Some of the MPs on the receiving end of BP’s largesse have opposed policies to tax the oil and gas industry more heavily during the cost of living crisis.
Two of those gifted tickets – Conservatives Gagan Mohindra and Paul Scully – were among the 310 MPs who in May 2022 voted down a Labour amendment to the Queen’s Speech that would have imposed a one-off windfall tax on oil and gas profits. The government announced a change of policy weeks later – introducing a windfall tax, though with tax breaks for firms that pledged to invest in more oil and gas exploration.
SNP MP Stephen Flynn, who represents Aberdeen South, an area at the heart of the UK’s oil and gas industry, also last year objected to the impacts of a windfall tax on energy companies.
Lord Harrington served as an energy minister from June 2017 to March 2019. While in office he said that oil and gas leaders had the “full support” of the UK government in maximising the economic opportunities of the North Sea.
This is the second year in a row that BP has hosted lawmakers at Wimbledon, having donated tickets to Conservative MPs Stephen Crabb and Mike Freer in 2022.

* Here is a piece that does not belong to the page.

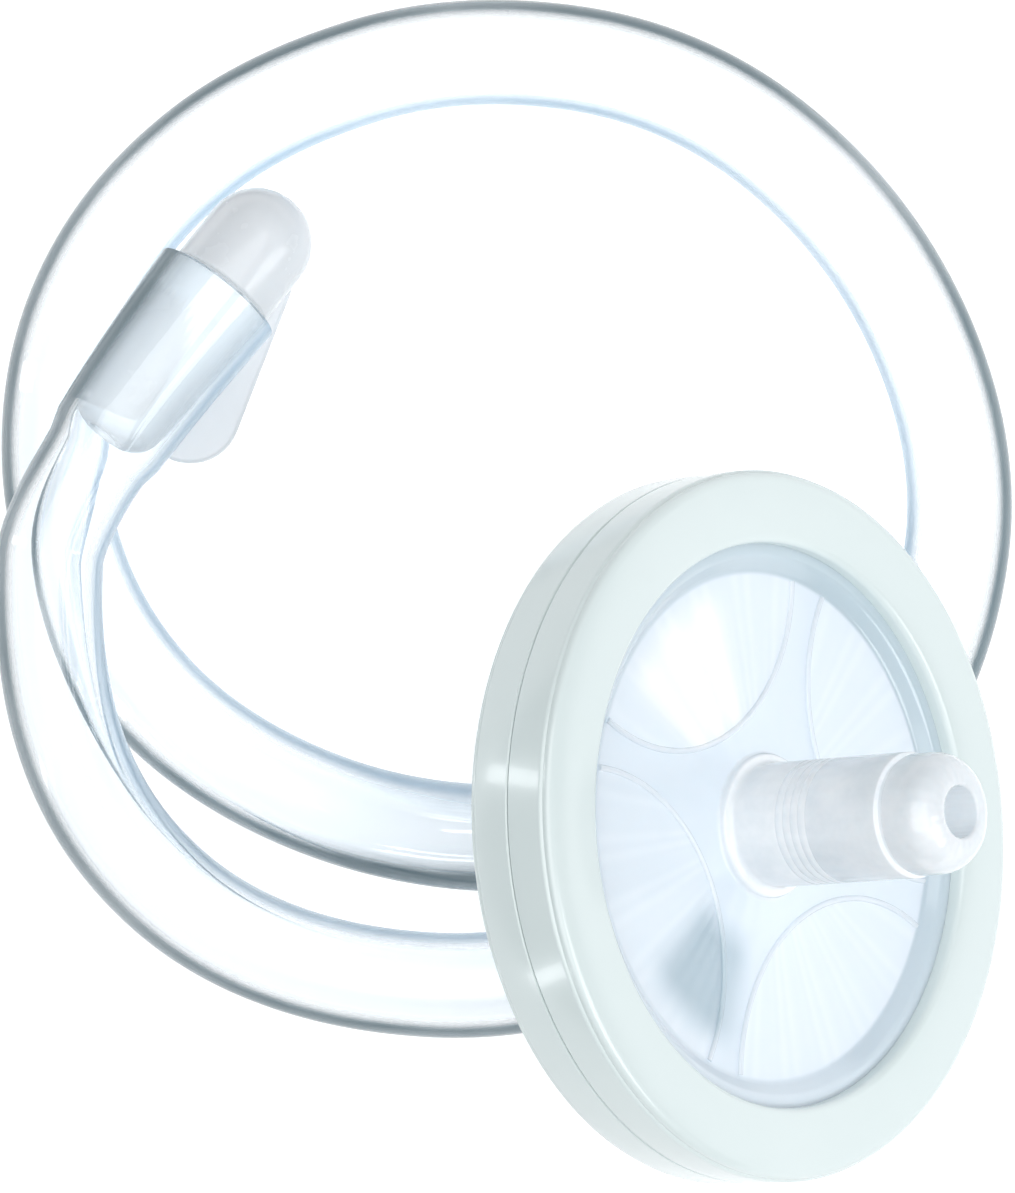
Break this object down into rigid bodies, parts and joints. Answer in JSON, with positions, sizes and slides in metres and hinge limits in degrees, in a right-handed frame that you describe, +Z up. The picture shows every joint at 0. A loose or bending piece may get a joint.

Pressure is mounting on the government to cut ties with fossil fuel companies, amid a climate crisis driven predominantly by emissions resulting from producing and burning oil, gas and coal. DeSmog revealed in March that the Conservatives last year accepted £3.5 million from polluters, fossil fuel interests and climate deniers.
The Mirror reported on Thursday that Conservative MP Theresa Villiers held previously undeclared shares in oil and gas giant Shell worth more than £70,000 while serving as environment secretary. Villiers, who was in the role from July 2019 until February 2020, has held the shares since February 2018, but only formally declared them this week.
Robert Noyes of Fossil Free Parliament said that BP “wine and dine elected officials to present a respectable face” while “millions are saving to stay warm this winter, and vast swathes of the planet enter previously unseen periods of global boiling”. He urged all parliamentarians to “refuse all gifts and funding [from] the fossil fuel industry without delay.”
Windfall
Prime Minister Rishi Sunak confirmed in July that hundreds of new licences will be awarded for North Sea oil and gas exploration later this year. BP currently holds dozens of North Sea licences and is the UK’s third largest oil and gas producer.
The International Energy Agency has stated that new oil and gas exploration is incompatible with the effort to limit global warming to 1.5C – the legally binding limit set by the 2015 Paris Agreement.
The windfall tax imposed by the UK government on energy company profits appears to have done little to curb the sector’s earnings. BP’s profits doubled last year, as campaigners accused the company of benefiting from soaring energy prices in the wake of Russia’s invasion of Ukraine.
BP says that it paid £1.7 billion for its North Sea business in 2022, £550 million of which was due to the windfall tax.
Fossil fuel giants have also been watering down their renewable energy investments. BP was one of the first oil and gas majors to announce a 2050 net zero target, but was criticised this year for cutting back on the scale of its ambition, down from a 35-40 percent cut in emissions by 2030 to 20-30 percent.
According to research by Global Witness, between January and March, Sunak and his climate and energy ministers met with fossil fuel companies 54 times, an average of more than once every two days.
“Energy companies are fundamental to the prosperity of Aberdeen and will continue to play a key role as we embark on a just energy transition that safeguards jobs and employment in the city I am proud to represent,” the SNP’s Stephen Flynn told DeSmog.
“That just energy transition remains the focus of much of my local work and I’m pleased that this includes the Hydrogen Hub being built in Aberdeen South by BP and the local council – a facility that will produce clean green hydrogen from solar energy; developing the local supply chain and local skills.”
Scully, Mohindra, Lord Razzall, Baroness Bonham-Carter, and Lord Harrington were approached for comment.